If that were true, Shanidar 1 should not exist. He would have died long before he made it to that cave. Instead, he lived into old age. The evidence for that kind of care is everywhere once you start looking, and it reaches well beyond grown men to children and infants. Over 3,200 years ago, in what is modern-day Germany, people crafted ceramic bottles to feed animal milk to babies who struggled to breastfeed, sometimes molding them into whimsical animal shapes. About 2,000 years ago, a child in what is modern-day France died and was buried with his handmade toys; his pet dog lay next to his body in death. 10,000 years ago, a female infant was buried with more than 60 shell beads, pendants, and eagle talons elaborately decorated around her body.

Sometimes when I feel hopeless about America’s seeming inability or lack of interest in protecting children from harm, I imagine Shanidar 1 having his injuries tended to by a friend and the infants being bottle-fed until they were strong enough to eat.

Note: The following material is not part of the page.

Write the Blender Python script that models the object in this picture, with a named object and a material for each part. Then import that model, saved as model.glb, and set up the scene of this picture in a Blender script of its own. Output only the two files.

I imagine the boy’s father gently placing his son’s favorite toys next to him. I imagine the baby’s mother gathering only the most beautiful shells she could find to ornament her daughter’s body like a shrine. The tenderness and loss and grief and extravagant display of love in each one wreck me.

I think of all of this as I try to answer the question, “Have you figured out how to stop them?” The best answer I can think of is “Yes, and it’s that we have to decide that we are responsible for taking care of each other.”

Or rather, we have to remember that we decided this a long time ago. We have to keep deciding this in the face of everything that makes it feel impossible.